Когда слабый автор, имеющий мало жизненных наблюдений, недостаточно руководствующийся глубоко продуманной и прочувствованной тенденцией, берется за дело, он прибегает к самым простым методам, то есть к самым неубедительным, самым неискусным, и они предательски изменяют ему и губят его намерения.
Советский театр ищет своих методов, а главное, творит свои опыты. Нужно найти путь, который был бы материалистическим, отражая явления действительности и действительные законы их, и который был бы вместе с тем могуч своим полетом, своим устремлением к великим целям, своим, как говорит Энгельс, «практическим идеализмом»8, ибо наш практический идеализм (берем даже ближайшее: цели нашей пятилетки) неразрывно связан с действительностью, вытекает из нее и вместе с тем зовет к величайшему целесообразному напряжению сил, что невозможно вне атмосферы энтузиазма. Поиски шедевров нового театра идут с разных сторон: ищут ТРАМы, ищет Пролеткульт и другие чисто революционные театры, в том числе сильно вооруженный Театр им. Мейерхольда, ищут и старые театры. Ищут и находят. Прекрасные спектакли бывали и в Малом театре, во Втором Художественном, тем более у Вахтангова, театр имени которого скорее должен быть отнесен к полностью революционным, но также в чрезвычайно большой мере в Художественном театре, сильные традиционные корни которого несомненны. Победы имелись и имеются и в б. Александрийском театре.
Чисто революционным театрам (не исключая ТРАМа, но, пожалуй, исключая Театр им. Вахтангова) свойственны еще пока незрелость, неуверенность замыслов и несоответствие зачастую между замыслом и наличным умением. Этим театрам нужно расти. То же относится к большинству театров других национальностей нашего Союза.
Театр им. Мейерхольда и сам по себе и в своем широчайшем влиянии старался свою собственную революционную традицию, заключавшуюся в срыве старых театральных форм и замене их теми, которые несла с собой бунтующая, но лишенная идеалов мелкобуржуазная тенденция, шедшая в разных странах под знаменем футуризма, — соединить с новым, коммунистическим революционным духом.

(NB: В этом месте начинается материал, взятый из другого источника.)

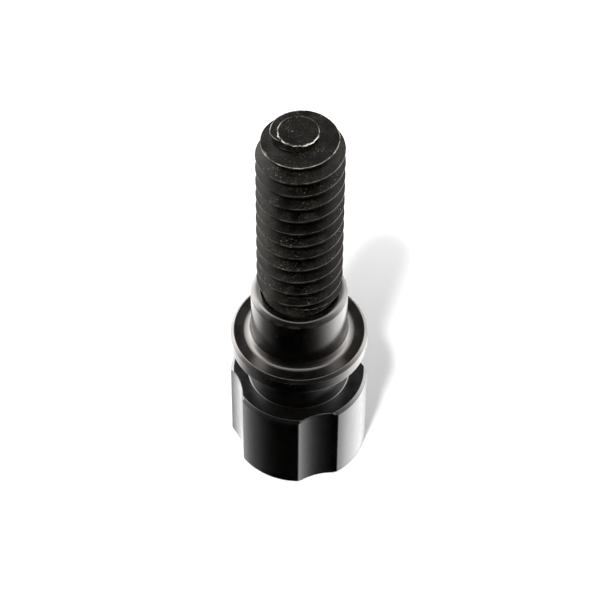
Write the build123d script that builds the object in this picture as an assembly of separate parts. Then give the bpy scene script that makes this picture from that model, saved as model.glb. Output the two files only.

Одно время для обозначения этого стыка употребляли слово комфут (коммунист-футурист).
Я нисколько не отрицаю, что многие приемы смелого, отбрасывающего всякое внешнее подражание действительности, свободно стилизующего искусства «молодых и левых» могут приводить иногда к чудесным результатам, может быть, нам особенно нужным, когда мы захотим, так сказать, «поаристофанить» в театре, дать карикатуру или кошмарное отражение зла враждебного нам уклада жизни. Но значит ли это, что комфутовские приемы единственные? Разумеется, нет! Очень часто, наоборот, нам нужно путем тщательнейшего показа даже мелочей материальной среды показать всесторонне выводимые нами типы и типичные положения. Реализм, преисполненный точных наблюдений, очень часто является победоноснейшим оружием в руках пролетария. Ни тот, ни другой метод не противоречит диалектическому материализму.
Практически, увлекаясь стилизацией и стараясь густо сдобрить ее такой вкусной для публики вещью, как ошеломляющие трюки, — театр комфутовского толка очень часто заслонял социальное содержание блеском технической формы, а в этом случае неизбежно теряется самая жизненность изображаемых явлений и получается крайне искусственное отражение их. Такой театр успевает отразить лишь схематическое и тем самым впадает в механистический материализм.